Стилистически «стертая» проза не обязательно многословна. Она просто равнодушна к другим качествам слова, кроме информативного, и поэтому производит впечатление многословной. Слов в произведении может быть и немного, но их художественная эффективность настолько мала, что почти любое из них может быть заменено другим, близким по смыслу, и это не отразится на эстетическом впечатлении от вещи в целом. Информативное и коммуникативное слово в принципе этим и отличается от художественного — взаимозаменяемостью.Другое дело, когда автор претендует именно на художественность. Тогда в информативное изложение событий вставляются — для оживления текста — «образные» пейзажи, несущие, по мысли автора, поэтическую нагрузку.
В послесловии к «Повести о несбывшейся любви» Анатолия Иванова в «Роман-газете» В. Яковенко настаивает на том, что «картины суровой и вместе с тем прекрасной сибирской природы, речевая словесная стихия органично вплетаются» в данное повествование. Попробуем сравнить этот многообещающий вывод с реальным текстом повести.
В центре повести — несостоявшаяся по крупному счету судьба известного «на всю страну» писателя, «давным-давно» удостоенного «всех возможных почетных званий, государственных наград и премий». Это ему, стоящему «на высоком яру», открывается пейзаж: «Все просторнее становилось и на земле, потихоньку сгорали на ней леса и перелески. Деревья, росшие отдельно, тоже сыпали вниз янтарные угли, эти угольки медленно гасли, а сверху подсыпались и подсыпались свеженькие». «Чернышов любил и понимал природу. Из всех времен года он, как Пушкин, больше любил осень, из всех состояний земли он лучше всего понимал и умел выразить в повестях и рассказах вот эту ее высокую осеннюю целомудренность, когда она, очищаясь от пыльных летних бурь, отдыхая от буйных огненных гроз, готовилась к чему-то огромному и таинственному, как сон, как небытие».
«Высокая осенняя целомудренность», которую любил, как Пушкин, и «умел выразить» герой, так же как и сочетание образа листьев-угольков с «деревьями», стоящими «отдельно», — свидетельство стилистической неоднородности текста, не выверенного одной доминантой.
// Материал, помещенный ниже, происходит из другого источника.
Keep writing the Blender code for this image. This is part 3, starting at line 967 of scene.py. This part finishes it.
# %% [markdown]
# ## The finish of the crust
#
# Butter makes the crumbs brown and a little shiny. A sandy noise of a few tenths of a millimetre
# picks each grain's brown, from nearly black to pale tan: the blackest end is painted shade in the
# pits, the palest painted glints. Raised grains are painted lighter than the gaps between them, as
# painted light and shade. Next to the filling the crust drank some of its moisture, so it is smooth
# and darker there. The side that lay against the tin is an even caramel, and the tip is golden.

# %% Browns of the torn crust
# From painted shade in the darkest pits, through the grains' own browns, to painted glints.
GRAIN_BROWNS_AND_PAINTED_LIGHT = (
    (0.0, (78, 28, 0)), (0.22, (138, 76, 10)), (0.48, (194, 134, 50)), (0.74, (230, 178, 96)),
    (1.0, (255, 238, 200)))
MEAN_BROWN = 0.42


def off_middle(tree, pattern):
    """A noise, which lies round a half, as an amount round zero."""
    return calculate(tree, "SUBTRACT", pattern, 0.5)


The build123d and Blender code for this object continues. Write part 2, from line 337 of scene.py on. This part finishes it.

Ан. Иванов, известный читателю своими крупными произведениями, интерес к которым был стимулирован крутыми сюжетными поворотами и страстями героев, многократно усиленными телевидением, обратился в этой повести к частной жизни героя-интеллигента с целью доказать, что, оторванная от жизни народа, не оправданная крупной темой, писательская удача все же остается псевдоудачей, что бы ни говорила «обслуживающая» писателя критика.